== Goal ==
Could every line of the data be printed exactly as it reads?
---------- Data excerpt ----------
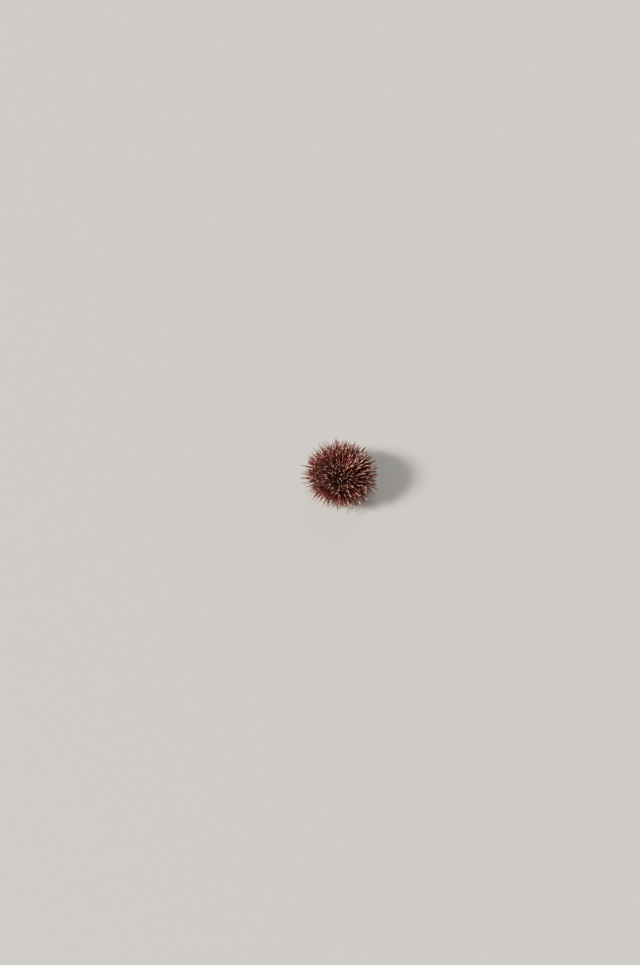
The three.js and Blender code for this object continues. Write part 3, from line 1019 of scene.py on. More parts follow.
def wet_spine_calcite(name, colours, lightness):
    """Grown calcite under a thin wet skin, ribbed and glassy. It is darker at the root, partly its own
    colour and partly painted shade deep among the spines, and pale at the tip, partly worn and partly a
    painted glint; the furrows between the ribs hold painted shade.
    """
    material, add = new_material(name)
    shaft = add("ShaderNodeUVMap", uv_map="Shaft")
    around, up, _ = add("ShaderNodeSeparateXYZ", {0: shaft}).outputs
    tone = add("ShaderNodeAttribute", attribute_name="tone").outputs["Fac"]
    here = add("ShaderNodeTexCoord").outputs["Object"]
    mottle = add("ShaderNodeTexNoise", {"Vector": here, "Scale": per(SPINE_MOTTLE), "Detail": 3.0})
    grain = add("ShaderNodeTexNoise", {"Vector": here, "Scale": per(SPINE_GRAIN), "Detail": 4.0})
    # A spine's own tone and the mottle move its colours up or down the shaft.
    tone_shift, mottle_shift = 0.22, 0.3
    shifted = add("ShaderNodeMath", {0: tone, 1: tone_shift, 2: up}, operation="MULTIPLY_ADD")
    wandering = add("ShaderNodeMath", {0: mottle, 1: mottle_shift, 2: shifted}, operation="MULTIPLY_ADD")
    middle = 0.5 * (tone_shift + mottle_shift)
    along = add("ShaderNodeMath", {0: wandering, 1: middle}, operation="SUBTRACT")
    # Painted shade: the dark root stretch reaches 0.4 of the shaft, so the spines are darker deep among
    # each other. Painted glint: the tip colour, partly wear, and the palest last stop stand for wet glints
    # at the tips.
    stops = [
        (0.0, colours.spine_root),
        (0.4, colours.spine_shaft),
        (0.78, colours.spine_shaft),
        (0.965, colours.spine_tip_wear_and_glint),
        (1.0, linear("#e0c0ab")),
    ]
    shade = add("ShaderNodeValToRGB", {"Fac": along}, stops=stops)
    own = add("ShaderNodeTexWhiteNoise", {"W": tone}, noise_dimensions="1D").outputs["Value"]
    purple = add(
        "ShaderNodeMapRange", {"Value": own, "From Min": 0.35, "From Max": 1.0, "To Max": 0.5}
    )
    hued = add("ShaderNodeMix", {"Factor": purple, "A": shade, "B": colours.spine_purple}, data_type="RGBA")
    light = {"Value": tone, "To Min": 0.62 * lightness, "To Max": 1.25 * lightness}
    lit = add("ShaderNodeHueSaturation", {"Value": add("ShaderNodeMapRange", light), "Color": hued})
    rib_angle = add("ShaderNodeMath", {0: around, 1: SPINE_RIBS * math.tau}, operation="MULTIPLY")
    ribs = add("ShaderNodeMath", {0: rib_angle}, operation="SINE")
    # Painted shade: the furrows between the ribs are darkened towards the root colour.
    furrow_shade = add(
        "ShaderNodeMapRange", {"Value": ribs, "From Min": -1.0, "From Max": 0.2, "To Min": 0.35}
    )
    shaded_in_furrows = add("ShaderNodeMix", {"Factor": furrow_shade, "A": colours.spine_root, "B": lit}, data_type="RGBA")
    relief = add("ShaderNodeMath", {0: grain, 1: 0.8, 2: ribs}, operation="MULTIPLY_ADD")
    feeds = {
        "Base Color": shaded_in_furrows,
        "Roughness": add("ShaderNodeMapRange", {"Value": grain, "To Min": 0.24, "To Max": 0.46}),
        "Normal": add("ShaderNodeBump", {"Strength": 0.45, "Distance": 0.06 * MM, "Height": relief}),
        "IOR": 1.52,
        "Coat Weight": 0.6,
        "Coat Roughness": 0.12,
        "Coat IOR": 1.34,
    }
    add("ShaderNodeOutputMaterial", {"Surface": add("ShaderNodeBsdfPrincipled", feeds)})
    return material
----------
== Task answer ==
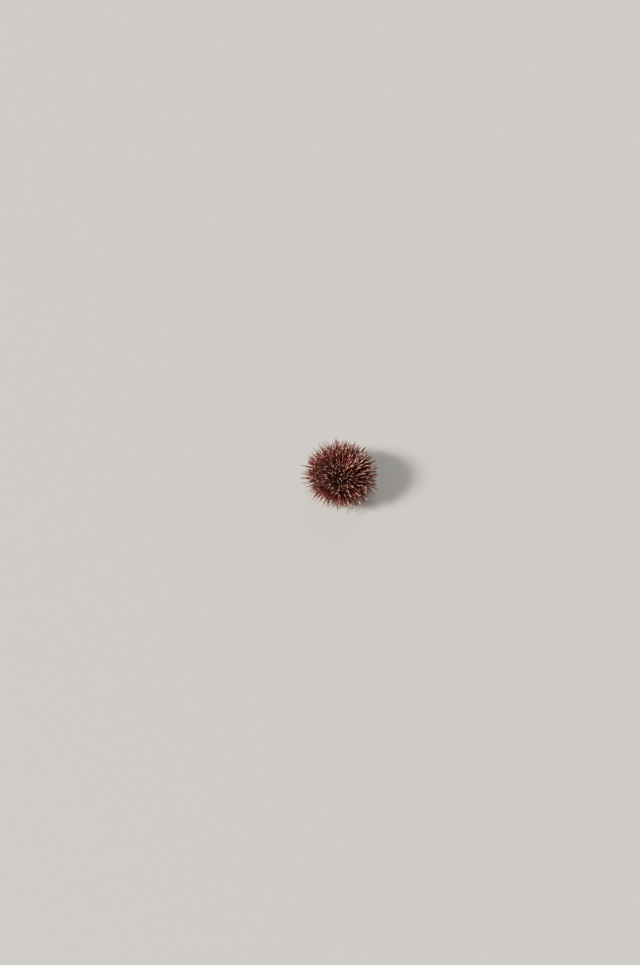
The three.js and Blender code for this object continues. Write part 3, from line 1019 of scene.py on. More parts follow.
def wet_spine_calcite(name, colours, lightness):
    """Grown calcite under a thin wet skin, ribbed and glassy. It is darker at the root, partly its own
    colour and partly painted shade deep among the spines, and pale at the tip, partly worn and partly a
    painted glint; the furrows between the ribs hold painted shade.
    """
    material, add = new_material(name)
    shaft = add("ShaderNodeUVMap", uv_map="Shaft")
    around, up, _ = add("ShaderNodeSeparateXYZ", {0: shaft}).outputs
    tone = add("ShaderNodeAttribute", attribute_name="tone").outputs["Fac"]
    here = add("ShaderNodeTexCoord").outputs["Object"]
    mottle = add("ShaderNodeTexNoise", {"Vector": here, "Scale": per(SPINE_MOTTLE), "Detail": 3.0})
    grain = add("ShaderNodeTexNoise", {"Vector": here, "Scale": per(SPINE_GRAIN), "Detail": 4.0})
    # A spine's own tone and the mottle move its colours up or down the shaft.
    tone_shift, mottle_shift = 0.22, 0.3
    shifted = add("ShaderNodeMath", {0: tone, 1: tone_shift, 2: up}, operation="MULTIPLY_ADD")
    wandering = add("ShaderNodeMath", {0: mottle, 1: mottle_shift, 2: shifted}, operation="MULTIPLY_ADD")
    middle = 0.5 * (tone_shift + mottle_shift)
    along = add("ShaderNodeMath", {0: wandering, 1: middle}, operation="SUBTRACT")
    # Painted shade: the dark root stretch reaches 0.4 of the shaft, so the spines are darker deep among
    # each other. Painted glint: the tip colour, partly wear, and the palest last stop stand for wet glints
    # at the tips.
    stops = [
        (0.0, colours.spine_root),
        (0.4, colours.spine_shaft),
        (0.78, colours.spine_shaft),
        (0.965, colours.spine_tip_wear_and_glint),
        (1.0, linear("#e0c0ab")),
    ]
    shade = add("ShaderNodeValToRGB", {"Fac": along}, stops=stops)
    own = add("ShaderNodeTexWhiteNoise", {"W": tone}, noise_dimensions="1D").outputs["Value"]
    purple = add(
        "ShaderNodeMapRange", {"Value": own, "From Min": 0.35, "From Max": 1.0, "To Max": 0.5}
    )
    hued = add("ShaderNodeMix", {"Factor": purple, "A": shade, "B": colours.spine_purple}, data_type="RGBA")
    light = {"Value": tone, "To Min": 0.62 * lightness, "To Max": 1.25 * lightness}
    lit = add("ShaderNodeHueSaturation", {"Value": add("ShaderNodeMapRange", light), "Color": hued})
    rib_angle = add("ShaderNodeMath", {0: around, 1: SPINE_RIBS * math.tau}, operation="MULTIPLY")
    ribs = add("ShaderNodeMath", {0: rib_angle}, operation="SINE")
    # Painted shade: the furrows between the ribs are darkened towards the root colour.
    furrow_shade = add(
        "ShaderNodeMapRange", {"Value": ribs, "From Min": -1.0, "From Max": 0.2, "To Min": 0.35}
    )
    shaded_in_furrows = add("ShaderNodeMix", {"Factor": furrow_shade, "A": colours.spine_root, "B": lit}, data_type="RGBA")
    relief = add("ShaderNodeMath", {0: grain, 1: 0.8, 2: ribs}, operation="MULTIPLY_ADD")
    feeds = {
        "Base Color": shaded_in_furrows,
        "Roughness": add("ShaderNodeMapRange", {"Value": grain, "To Min": 0.24, "To Max": 0.46}),
        "Normal": add("ShaderNodeBump", {"Strength": 0.45, "Distance": 0.06 * MM, "Height": relief}),
        "IOR": 1.52,
        "Coat Weight": 0.6,
        "Coat Roughness": 0.12,
        "Coat IOR": 1.34,
    }
    add("ShaderNodeOutputMaterial", {"Surface": add("ShaderNodeBsdfPrincipled", feeds)})
    return material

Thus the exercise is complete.